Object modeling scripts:

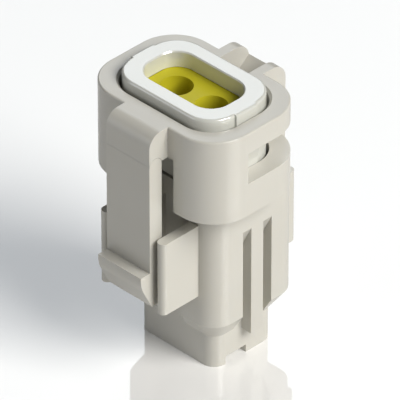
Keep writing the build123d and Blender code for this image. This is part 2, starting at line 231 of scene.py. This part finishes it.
def make_floor():
    """The plain pale floor, glossy enough to mirror the nose."""
    half = FLOOR_HALF
    mesh = bpy.data.meshes.new("floor")
    corners = [(-half, -half, 0), (half, -half, 0), (half, half, 0), (-half, half, 0)]
    mesh.from_pydata(corners, [], [(0, 1, 2, 3)])
    floor = bpy.data.objects.new("floor", mesh)
    floor.location.z = cad_low.z
    bpy.context.scene.collection.objects.link(floor)
    material, _, shader = new_material("floor_white")
    shader_values = {
        "Base Color": FLOOR_COLOUR,
        "Roughness": FLOOR_ROUGHNESS,
        "IOR": FLOOR_IOR,
        "Emission Color": FLOOR_EMISSION_COLOUR,
        "Emission Strength": FLOOR_EMISSION,
    }
    set_inputs(shader, shader_values)
    mesh.materials.append(material)


def make_world():
    """Dim, even surroundings."""
    world = bpy.data.worlds.new("studio")
    world.use_nodes = True
    background = world.node_tree.nodes["Background"]
    set_inputs(background, {"Color": WORLD_COLOUR, "Strength": WORLD_STRENGTH})
    bpy.context.scene.world = world


def make_camera():
    """A long lens on the isometric direction, framed as the photograph is."""
    data = bpy.data.cameras.new("camera")
    data.sensor_width = SENSOR_WIDTH
    seen_width = PHOTO_PIXELS / PIXELS_PER_MM * MM
    data.lens = SENSOR_WIDTH * CAMERA_DISTANCE / seen_width
    data.clip_start = CAMERA_DISTANCE / CLIP_RATIO
    data.clip_end = CAMERA_DISTANCE * CLIP_RATIO
    camera = bpy.data.objects.new("camera", data)
    back = Vector(
        (
            math.sin(CAMERA_AZIMUTH) * math.cos(CAMERA_ELEVATION),
            -math.cos(CAMERA_AZIMUTH) * math.cos(CAMERA_ELEVATION),
            math.sin(CAMERA_ELEVATION),
        )
    )
    camera.location = CAMERA_TARGET + back * CAMERA_DISTANCE
    camera.rotation_mode = "QUATERNION"
    camera.rotation_quaternion = (-back).to_track_quat("-Z", "Y")
    bpy.context.scene.collection.objects.link(camera)
    bpy.context.scene.camera = camera


ivory = moulded_plastic(
    "ivory_plastic", IVORY_COLOURS, IVORY_ROUGHNESS, IVORY_GLOW, IVORY_IOR
)
white = moulded_plastic("cap_plastic", CAP_COLOURS, CAP_ROUGHNESS, CAP_GLOW, CAP_IOR)
yellow = silicone_rubber("seal_silicone")
tin = tinned_metal("contact_tin")

dress("housing", ivory)
dress("latch_arm", ivory)
dress("seal_cap", white)
dress("front_retainer", white)
dress("wire_seal", yellow)
dress("left_contact", tin)
dress("right_contact", tin)

make_floor()
make_world()
make_camera()
for light in LIGHTS:
    area_light(*light)

bpy.context.scene.view_settings.view_transform = "Standard"
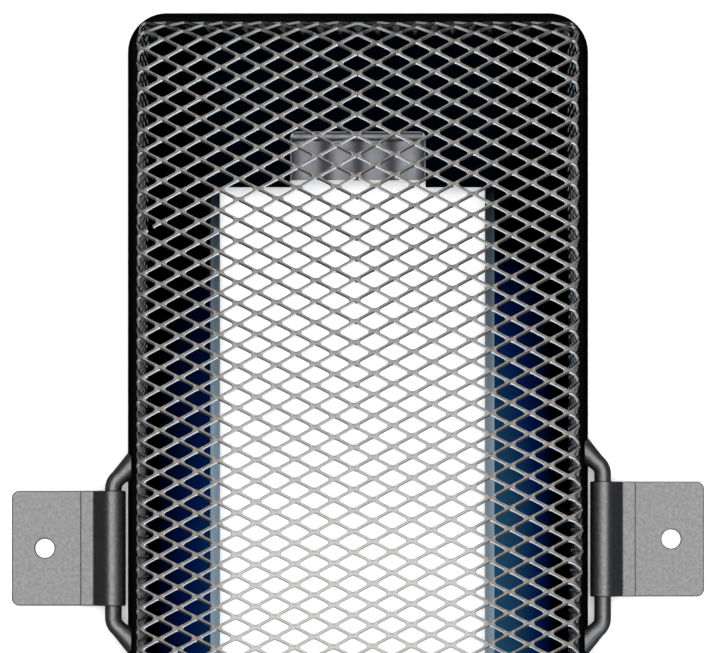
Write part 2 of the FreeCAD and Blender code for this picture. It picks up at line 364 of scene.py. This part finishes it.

Exercise objective: Restate the records, all of them, precisely as written.

Response:
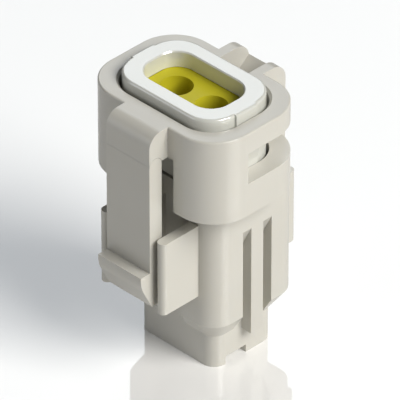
Keep writing the build123d and Blender code for this image. This is part 2, starting at line 231 of scene.py. This part finishes it.
def make_floor():
    """The plain pale floor, glossy enough to mirror the nose."""
    half = FLOOR_HALF
    mesh = bpy.data.meshes.new("floor")
    corners = [(-half, -half, 0), (half, -half, 0), (half, half, 0), (-half, half, 0)]
    mesh.from_pydata(corners, [], [(0, 1, 2, 3)])
    floor = bpy.data.objects.new("floor", mesh)
    floor.location.z = cad_low.z
    bpy.context.scene.collection.objects.link(floor)
    material, _, shader = new_material("floor_white")
    shader_values = {
        "Base Color": FLOOR_COLOUR,
        "Roughness": FLOOR_ROUGHNESS,
        "IOR": FLOOR_IOR,
        "Emission Color": FLOOR_EMISSION_COLOUR,
        "Emission Strength": FLOOR_EMISSION,
    }
    set_inputs(shader, shader_values)
    mesh.materials.append(material)


def make_world():
    """Dim, even surroundings."""
    world = bpy.data.worlds.new("studio")
    world.use_nodes = True
    background = world.node_tree.nodes["Background"]
    set_inputs(background, {"Color": WORLD_COLOUR, "Strength": WORLD_STRENGTH})
    bpy.context.scene.world = world


def make_camera():
    """A long lens on the isometric direction, framed as the photograph is."""
    data = bpy.data.cameras.new("camera")
    data.sensor_width = SENSOR_WIDTH
    seen_width = PHOTO_PIXELS / PIXELS_PER_MM * MM
    data.lens = SENSOR_WIDTH * CAMERA_DISTANCE / seen_width
    data.clip_start = CAMERA_DISTANCE / CLIP_RATIO
    data.clip_end = CAMERA_DISTANCE * CLIP_RATIO
    camera = bpy.data.objects.new("camera", data)
    back = Vector(
        (
            math.sin(CAMERA_AZIMUTH) * math.cos(CAMERA_ELEVATION),
            -math.cos(CAMERA_AZIMUTH) * math.cos(CAMERA_ELEVATION),
            math.sin(CAMERA_ELEVATION),
        )
    )
    camera.location = CAMERA_TARGET + back * CAMERA_DISTANCE
    camera.rotation_mode = "QUATERNION"
    camera.rotation_quaternion = (-back).to_track_quat("-Z", "Y")
    bpy.context.scene.collection.objects.link(camera)
    bpy.context.scene.camera = camera


ivory = moulded_plastic(
    "ivory_plastic", IVORY_COLOURS, IVORY_ROUGHNESS, IVORY_GLOW, IVORY_IOR
)
white = moulded_plastic("cap_plastic", CAP_COLOURS, CAP_ROUGHNESS, CAP_GLOW, CAP_IOR)
yellow = silicone_rubber("seal_silicone")
tin = tinned_metal("contact_tin")

dress("housing", ivory)
dress("latch_arm", ivory)
dress("seal_cap", white)
dress("front_retainer", white)
dress("wire_seal", yellow)
dress("left_contact", tin)
dress("right_contact", tin)

make_floor()
make_world()
make_camera()
for light in LIGHTS:
    area_light(*light)

bpy.context.scene.view_settings.view_transform = "Standard"
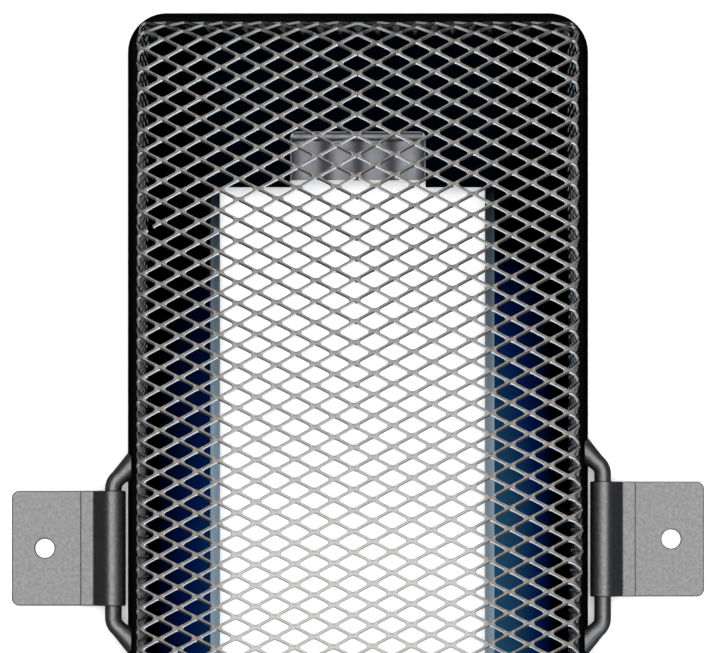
Write part 2 of the FreeCAD and Blender code for this picture. It picks up at line 364 of scene.py. This part finishes it.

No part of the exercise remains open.